(Stored items from a collection)
+++

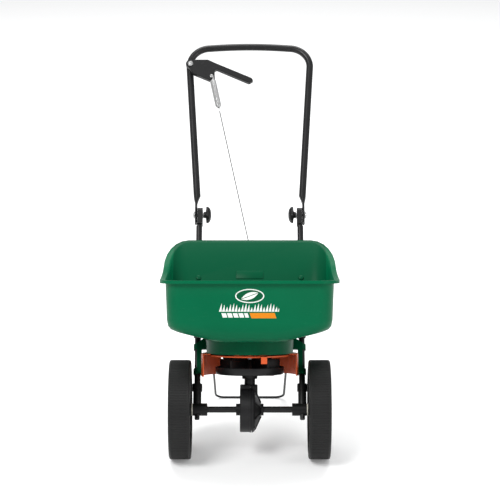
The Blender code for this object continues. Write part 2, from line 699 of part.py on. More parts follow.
def fold_joint():
    """The saddle plugs into the frame tube. The bolt and its knob clamp the handle's flat end against it."""
    outer_face = TUBE_X + 0.0039
    for name, side in sides():
        fold = on_frame(side * (outer_face - SADDLE_W / 2), FOLD_REACH)
        saddle = block((SADDLE_W, 0.0180, 0.0300))
        spot = at(fold + UP * -0.0080) @ LEANED
        place(saddle, f"fold_saddle_{name}", "black_plastic", spot)
        join(saddle, cylinder(0.0090, SADDLE_W, 20), at(fold - RIGHT * SADDLE_W / 2 + UP * 0.0070) @ ALONG_X)
        plug = at(on_frame(side * TUBE_X, FOLD_REACH - 0.0450)) @ LEANED
        join(saddle, cylinder(TUBE_R - TUBE_WALL - FIT, 0.025, 14), plug)
        hole = at(fold - RIGHT * 0.01) @ ALONG_X
        cut(saddle, cylinder(0.0030 + FIT, 0.02, 16), hole)
        tab_face = outer_face + FIT + TAB_T
        inward = Matrix.Rotation(math.radians(-90 * side), 4, "Y")
        start = at(on_frame(side * (tab_face + FIT), FOLD_REACH)) @ inward
        reach = tab_face + FIT - 0.0860
        bolt = turned(
            [(0.0, reach), (0.0030, reach), (0.0030, 0.0), (0.0078, 0.0), (0.0070, -0.0022), (0.0040, -0.0036),
             (0.0, -0.0041)],
            12,
        )
        place(bolt, f"fold_bolt_{name}", "zinc", start)
        start = at(on_frame(side * (outer_face - SADDLE_W - FIT), FOLD_REACH)) @ inward
        bore, hub = 0.0030 + FIT, 0.0068
        knob = turned(
            [(0.0, 0.0178), (0.0110, 0.0166), (0.0165, 0.0130), (KNOB_R, 0.0095), (KNOB_R, 0.0075),
             (0.0160, 0.0068), (hub, 0.0068), (hub, 0.0), (bore, 0.0), (bore, 0.0150), (0.0, 0.0150)],
            16,
        )
        place(knob, f"fold_knob_{name}", "black_plastic", start)


def handle_points():
    """The handle's centre line in its own plane, as (x, reach above the fold bolts)."""
    half = [(HANDLE_FOOT_X, -0.0200), (HANDLE_FOOT_X, 0.0100), (HANDLE_FOOT_X - 0.0005, 0.0260),
            (HANDLE_FOOT_X - 0.0018, 0.0440)]
    top = HANDLE_LENGTH - HANDLE_BOW
    bend = top - HANDLE_CORNER_R
    first = half[-1]
    for share in (0.2, 0.5, 0.8):
        half.append((first[0] + (HANDLE_TOP_X - first[0]) * share, first[1] + (bend - first[1]) * share))
    for x, reach in arc(HANDLE_CORNER_R, 0, 90, 7, (HANDLE_TOP_X - HANDLE_CORNER_R, bend)):
        half.append((x, reach))
    span = HANDLE_TOP_X - HANDLE_CORNER_R
    for share in (0.75, 0.5, 0.25):
        half.append((span * share, top + HANDLE_BOW * (1 - share ** 2)))
    return half + [(0.0, HANDLE_LENGTH)] + [(-x, reach) for x, reach in reversed(half)]


def upper_handle():
    """A bent tube with flattened ends. Its own frame has its origin on the fold axis."""
    tube = bar([(x, 0.0, reach) for x, reach in handle_points()], HANDLE_R, 2)
    for vertex in tube.data.vertices:
        x, back, reach = vertex.co
        flat = max(0.0, min(1.0, (0.0440 - reach) / 0.0180))
        centre = math.copysign(HANDLE_FOOT_X, x)
        squash = 1 + (TAB_T / 2 / HANDLE_R - 1) * flat
        vertex.co.x = x + (centre + (x - centre) * squash - x) * flat
        vertex.co.y = back * (1 + 0.22 * flat)
    place(tube, "upper_handle", "black_steel", at(FOLD) @ LEANED)
    for _, side in sides():
        hole = at(on_frame(side * HANDLE_FOOT_X - 0.01, FOLD_REACH)) @ ALONG_X
        cut(tube, cylinder(0.0030 + FIT, 0.02, 16), hole)
    cut(tube, cylinder(0.0027 + FIT, 0.04, 16), LEVER_SPOT @ at((0, 0, -0.010)))


def lever_parts():
    """The lever in front of the left tube, drawn with X right, Y up the handle and Z towards the front."""
    slope = 1 / math.cos(LEAN)
    arm = [
        (0.0140, 0.0092), (0.0381, 0.0092), (0.0556, 0.0009), (0.1336, -0.0324), (0.1373, -0.0381),
        (0.1279, -0.0436),
        (0.0580, -0.0129), (0.0530, -0.0153), (0.0537, -0.0355), (0.0456, -0.0392), (0.0072, -0.0230),
    ]
    outline = [(x, z * slope) for x, z in reversed(arm)] + arc(0.0100, 60, 250, 8)
    lever = plate(outline, LEVER_T)
    round_edges(lever, 0.0012)
    front = LEVER_SPOT @ at((0, 0, HANDLE_R + 0.0020 + LEVER_T / 2))
    place(lever, "lever", "black_plastic", front)
    cut(lever, cylinder(0.0027 + FIT, 0.04, 16), LEVER_SPOT)
    clevis = LEVER_SPOT @ at((CLEVIS_DX, CLEVIS_DZ * slope, HANDLE_R))
    cut(lever, cylinder(0.0020 + FIT, 0.04, 16), clevis)
    spacer = turned([(0.0030, 0.0017), (0.0075, 0.0017), (0.0075, FIT), (0.0030, FIT)], 16)
    place(spacer, "lever_spacer", "black_plastic", LEVER_SPOT @ at((0, 0, HANDLE_R)))
    head = HANDLE_R + 0.0020 + LEVER_T + FIT
    bolt = [
        (0.0, head + 0.0036), (0.0035, head + 0.0030), (0.0062, head), (0.0027, head),
        (0.0027, -HANDLE_R - 0.004),
        (0.0, -HANDLE_R - 0.004),
    ]
    place(turned(bolt, 20), "lever_pivot_bolt", "zinc", LEVER_SPOT)
    back = 0.0020
    pin = [
        (0.0, head + 0.0026), (0.0040, head), (0.0020, head), (0.0020, back), (0.0, back),
    ]
    place(turned(pin, 16), "clevis_bolt", "zinc", LEVER_SPOT @ at((CLEVIS_DX, CLEVIS_DZ * slope, 0)))


def wire_line():
    """Where the spring hangs on the lever and the straight line from there to the gate crank."""
    slope = 1 / math.cos(LEAN)
    top = LEVER_SPOT @ Vector((CLEVIS_DX, CLEVIS_DZ * slope, HANDLE_R + 0.0020 + LEVER_T + 0.0052))
    return top, (CRANK_HOOK - top).normalized()


def spring_and_wire():
    top, along = wire_line()
    frame = at(top) @ along.to_track_quat("Z", "Y").to_matrix().to_4x4()
    begin = 0.0110
    coil_r = SPRING_R - SPRING_WIRE_R
    points = [(0.0, 0.0, 0.0), (0.0, 0.0, begin - 0.0010)]
    steps = SPRING_TURNS * 6
    for index in range(steps + 1):
        angle = 2 * math.pi * index / 6
        taper = min(1.0, (index + 3) / 6, (steps - index + 3) / 6)
        height = begin + SPRING_LENGTH * index / steps
        points.append((coil_r * taper * math.cos(angle), coil_r * taper * math.sin(angle), height))
    points.append((0.0, 0.0, begin + SPRING_LENGTH + 0.0010))
    points.append((0.0, 0.0, begin + SPRING_LENGTH + 0.0060))
    place(bar(points, SPRING_WIRE_R, 1), "buffer_spring", "zinc", frame)
    start = top + along * (begin + SPRING_LENGTH + 0.0076)
    place(bar([start, start.lerp(CRANK_HOOK, 0.5), CRANK_HOOK - along * 0.0015], CONTROL_WIRE_R, 1),
          "control_wire", "black_steel")


def gate_crank():
    """A two-armed crank behind the base: the wire lifts its short arm, its long arm turns the plate."""
    reach = Vector((CRANK_HOOK.y - CRANK_AXIS.y - 0.0025, CRANK_HOOK.z - CRANK_AXIS.z - 0.0031))
    outline = [
        (-0.0060, 0.0040), (0.0, 0.0040), (reach.x + 0.003, reach.y + 0.0010),
        (reach.x + 0.003, reach.y - 0.0060),
        (0.0060, -0.0090), (-0.0080, -0.0660), (-0.0140, -0.0660),
    ]
    turn = Matrix(((0, 0, 1, 0), (1, 0, 0, 0), (0, 1, 0, 0), (0, 0, 0, 1)))
    spot = at((CRANK_HOOK.x, CRANK_AXIS.y, CRANK_AXIS.z)) @ turn
    crank = plate(outline[::-1], 0.0040)
    place(crank, "gate_crank", "orange_plastic", spot)
    join(crank, block((0.0060, 0.0100, 0.0200)), spot @ at((-0.0110, -0.0610, -0.0085)))
    join(crank, cylinder(0.0058, 0.0200, 24), at((CRANK_HOOK.x - 0.0100, CRANK_AXIS.y, CRANK_AXIS.z)) @ ALONG_X)
    cut(crank, cylinder(0.0030 + FIT, 0.04, 16), at((0.030, CRANK_AXIS.y, CRANK_AXIS.z)) @ ALONG_X)
    place(cylinder(0.0030, 0.0330, 16), "crank_pin", "zinc", at((0.0315, CRANK_AXIS.y, CRANK_AXIS.z)) @ ALONG_X)


def rate_dial():
    dial = turned(
        [(0.0022 + FIT, 0.0070), (0.0070, 0.0070), (0.0080, 0.0040), (0.0190, 0.0035), (0.0200, 0.0010),
         (0.0200, 0.0), (0.0022 + FIT, 0.0)],
        24,
    )
    place(dial, "rate_dial", "black_plastic", at(DIAL_SPOT) @ FACING_BACK @ at((0, 0, FIT)))
    join(dial, block((0.0040, 0.0130, 0.0030)), at(DIAL_SPOT) @ FACING_BACK @ at((0, 0.0128, 0.0045)))
    screw = [
        (0.0, 0.0092), (0.0045, 0.0085), (0.0052, 0.0073 + FIT), (0.0022, 0.0073 + FIT), (0.0022, -0.0090),
        (0.0, -0.0090),
    ]
    place(turned(screw, 16), "dial_screw", "zinc", at(DIAL_SPOT) @ FACING_BACK)


def main():
    global PARTS, CUTTERS, CHASSIS
    for obj in list(bpy.data.objects):
        bpy.data.objects.remove(obj)
    PARTS = bpy.data.collections.new("garden_spreader")
    CUTTERS = bpy.data.collections.new("cutters")
    bpy.context.scene.collection.children.link(PARTS)
    bpy.context.scene.collection.children.link(CUTTERS)
    CHASSIS = bpy.data.objects.new("chassis_frame", None)
    PARTS.objects.link(CHASSIS)
    CHASSIS.rotation_euler = (-PARK_TILT, 0, 0)
    CHASSIS.location = (0, ORIGIN_Y, AXLE_Z)
    bpy.context.view_layer.update()
    material("green_plastic", (0.010, 0.130, 0.060), 0.38)
    material("orange_plastic", (0.560, 0.110, 0.035), 0.45)
    material("black_plastic", (0.022, 0.022, 0.023), 0.50)
    material("black_rubber", (0.028, 0.028, 0.028), 0.70)
    material("black_steel", (0.020, 0.020, 0.021), 0.35)
    material("white_plastic", (0.700, 0.690, 0.650), 0.50)
    material("zinc", (0.600, 0.610, 0.620), 0.30, 1.0)
    hopper()
    hopper_rivets()
    outlet_base()
    shutter_plate()
    shields()
    wheels()
    axle_and_small_parts()
    axle_brackets()
    frame_tubes()
    kickstand()
    gearbox()
    drive_gear()
    pinion()
    spinner()
    fold_joint()
    upper_handle()
    lever_parts()
    spring_and_wire()
    gate_crank()
    rate_dial()


main()
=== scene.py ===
"""Finished look of the parked garden spreader: moulded hopper, ribbed wheels, tube frame and studio light."""
import json
import math

import bmesh
import bpy
from mathutils import Matrix, Vector


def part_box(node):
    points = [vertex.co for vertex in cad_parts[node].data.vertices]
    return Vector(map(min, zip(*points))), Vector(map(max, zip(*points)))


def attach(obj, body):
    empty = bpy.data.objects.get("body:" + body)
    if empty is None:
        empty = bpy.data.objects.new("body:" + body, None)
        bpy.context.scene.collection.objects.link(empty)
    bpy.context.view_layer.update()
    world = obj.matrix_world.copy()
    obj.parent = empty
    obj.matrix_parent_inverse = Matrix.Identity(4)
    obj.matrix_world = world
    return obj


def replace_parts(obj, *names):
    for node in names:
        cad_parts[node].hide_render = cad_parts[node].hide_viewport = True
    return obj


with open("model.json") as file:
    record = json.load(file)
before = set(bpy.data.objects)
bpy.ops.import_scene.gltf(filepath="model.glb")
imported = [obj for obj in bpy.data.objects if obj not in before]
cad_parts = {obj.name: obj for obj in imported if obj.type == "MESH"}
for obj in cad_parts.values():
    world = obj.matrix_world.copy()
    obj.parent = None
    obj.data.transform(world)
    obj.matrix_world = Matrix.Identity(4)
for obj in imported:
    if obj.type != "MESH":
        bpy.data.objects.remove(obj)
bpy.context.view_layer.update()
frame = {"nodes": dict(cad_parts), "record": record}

# Driving sizes, in metres, and places read from the frame
TILT = math.radians(16)
LEAN = math.radians(24)
AXLE_LOW, AXLE_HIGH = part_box("axle")
AXLE = Vector([(low + high) / 2 for low, high in zip(AXLE_LOW, AXLE_HIGH)])
CHASSIS = Matrix.Translation(AXLE) @ Matrix.Rotation(-TILT, 4, "X")
LEANED = Matrix.Rotation(-LEAN, 4, "X")
WHEEL_LOW, WHEEL_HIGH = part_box("wheel_right")
WHEEL_R = (WHEEL_HIGH[1] - WHEEL_LOW[1]) / 2 - 0.0003
WHEEL_X = 0.1411
WHEEL_W = 0.0437
HUB_RECESS = 0.0105
FIT = 0.0003
AXLE_R = 0.0064
TUBE_X = 0.1070
FOLD_REACH = 0.4363
HANDLE_R = 0.0075
TAB_T = 0.0055
HANDLE_FOOT_X = 0.1140
SADDLE_FACE_X = TUBE_X + 0.0039
SADDLE_W = 0.0112
LEVER_PIVOT_X = -0.1298
LEVER_REACH = 0.7928
LEVER_GAP = 0.0020
LEVER_T = 0.0110
CLEVIS_DX = 0.0466
CLEVIS_DZ = -0.0291
SPRING_OFFSET = 0.0052
CRANK_HOOK = Vector((0.0480, 0.130757, 0.113027))
COVER_LEFT_X = -0.0200
COVER_SPLIT_X = 0.0036
DISH_Z = 0.0720
DISH_RIM = 0.0150
BADGE_Z = 0.2342
GRASS_Z = 0.2035
CAMERA_SPOT = (0.0005, -4.0, 0.3243)
CAMERA_FOCUS = 3.9352
MERGE_DISTANCE = 1e-6
EDGE_SOFTENING = 0.0004
ALONG_X = Matrix.Rotation(math.radians(90), 4, "Y")


class Value:
    """A shader socket that understands arithmetic."""

    def __init__(self, sheet, socket):
        self.sheet = sheet
        self.socket = socket

    def math(self, operation, *others):
        return self.sheet.node("ShaderNodeMath", {"operation": operation}, [self, *others])

    def __add__(self, other):
        return self.math("ADD", other)

    def __sub__(self, other):
        return self.math("SUBTRACT", other)

    def __mul__(self, other):
        return self.math("MULTIPLY", other)

    def __truediv__(self, other):
        return self.math("DIVIDE", other)

    def __rsub__(self, other):
        return self.math("MULTIPLY", -1.0).math("ADD", other)

    __radd__ = __add__
    __rmul__ = __mul__

    def above(self, other):
        return self.math("GREATER_THAN", other)

    def below(self, other):
        return self.math("LESS_THAN", other)

    def between(self, low, high):
        return self.above(low) * self.below(high)

    def size(self):
        return self.math("ABSOLUTE")

    def clamped(self):
        return self.math("MINIMUM", 1.0).math("MAXIMUM", 0.0)


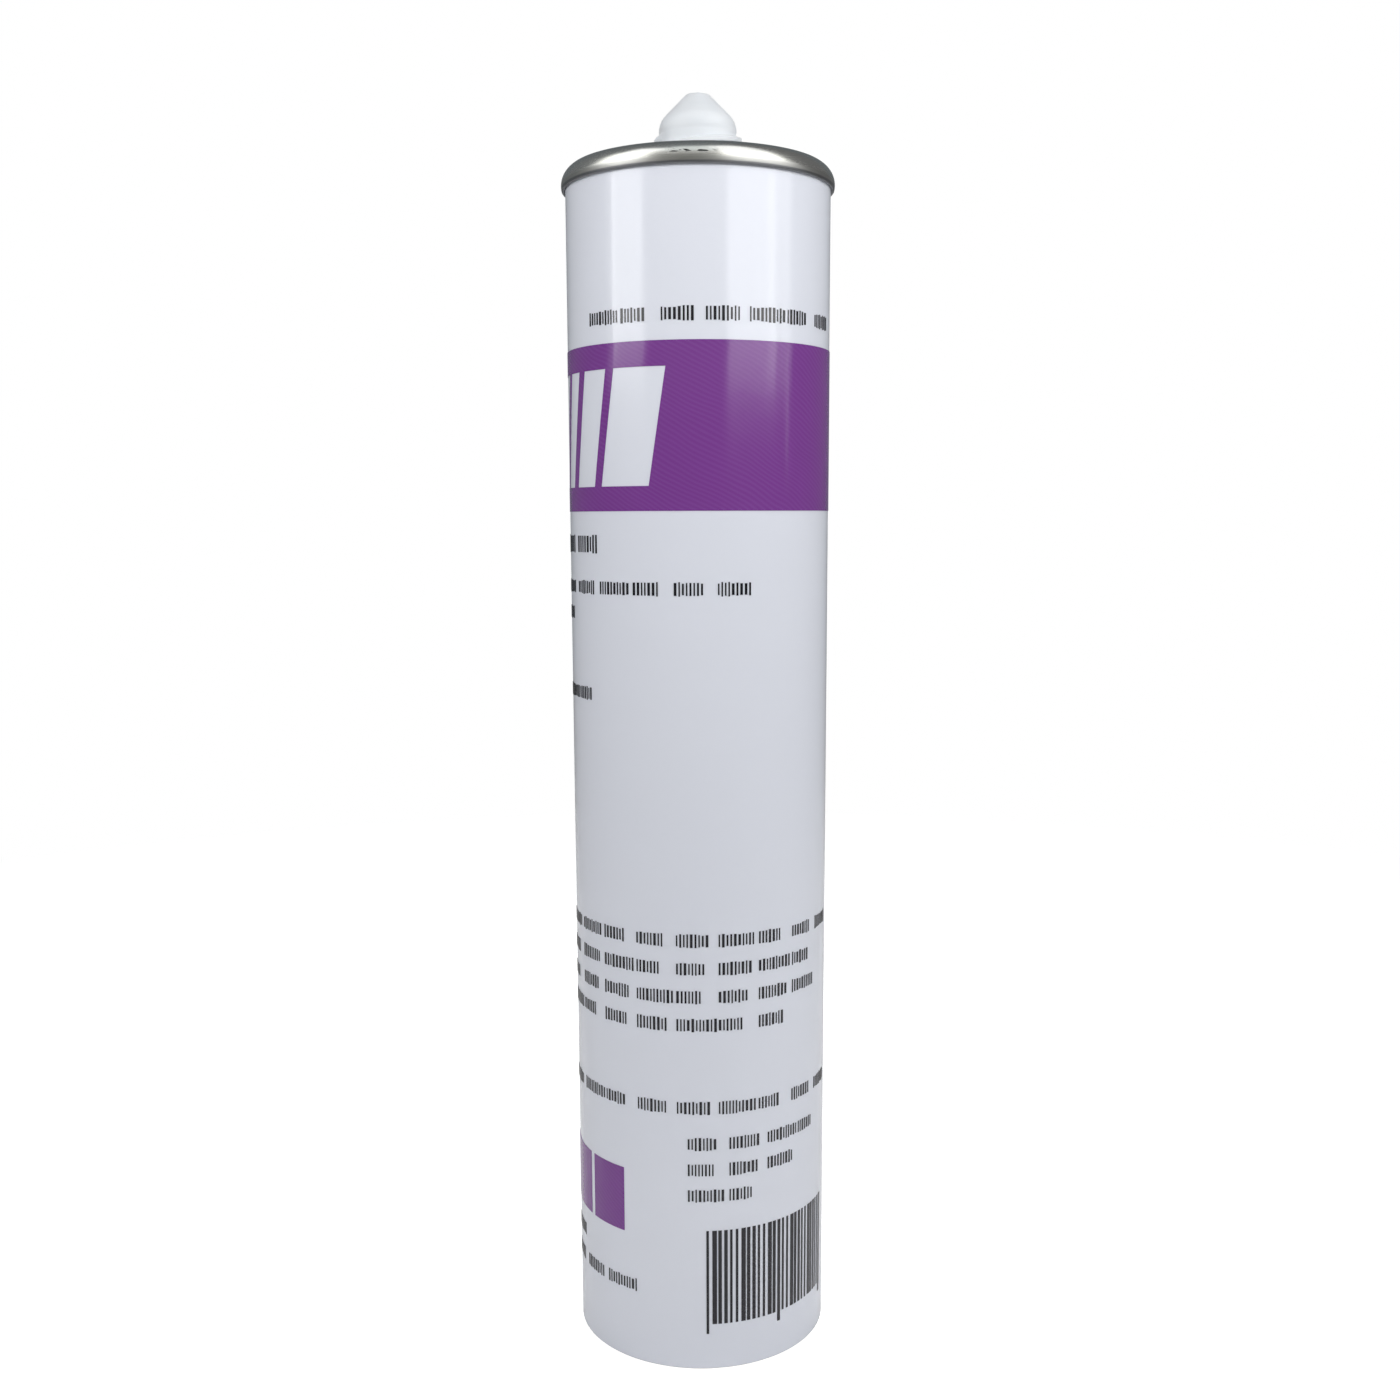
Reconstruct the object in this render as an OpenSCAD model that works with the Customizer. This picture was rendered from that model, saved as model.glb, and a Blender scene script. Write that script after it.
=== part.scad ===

+++

GIVEN PROBLEM: Give back exactly the lines from the line that has "frame_tubes()" to the line that has "in imported if", both included, and leave out all others.

THE RESULT:
    frame_tubes()
    kickstand()
    gearbox()
    drive_gear()
    pinion()
    spinner()
    fold_joint()
    upper_handle()
    lever_parts()
    spring_and_wire()
    gate_crank()
    rate_dial()


main()
=== scene.py ===
"""Finished look of the parked garden spreader: moulded hopper, ribbed wheels, tube frame and studio light."""
import json
import math

import bmesh
import bpy
from mathutils import Matrix, Vector


def part_box(node):
    points = [vertex.co for vertex in cad_parts[node].data.vertices]
    return Vector(map(min, zip(*points))), Vector(map(max, zip(*points)))


def attach(obj, body):
    empty = bpy.data.objects.get("body:" + body)
    if empty is None:
        empty = bpy.data.objects.new("body:" + body, None)
        bpy.context.scene.collection.objects.link(empty)
    bpy.context.view_layer.update()
    world = obj.matrix_world.copy()
    obj.parent = empty
    obj.matrix_parent_inverse = Matrix.Identity(4)
    obj.matrix_world = world
    return obj


def replace_parts(obj, *names):
    for node in names:
        cad_parts[node].hide_render = cad_parts[node].hide_viewport = True
    return obj


with open("model.json") as file:
    record = json.load(file)
before = set(bpy.data.objects)
bpy.ops.import_scene.gltf(filepath="model.glb")
imported = [obj for obj in bpy.data.objects if obj not in before]
cad_parts = {obj.name: obj for obj in imported if obj.type == "MESH"}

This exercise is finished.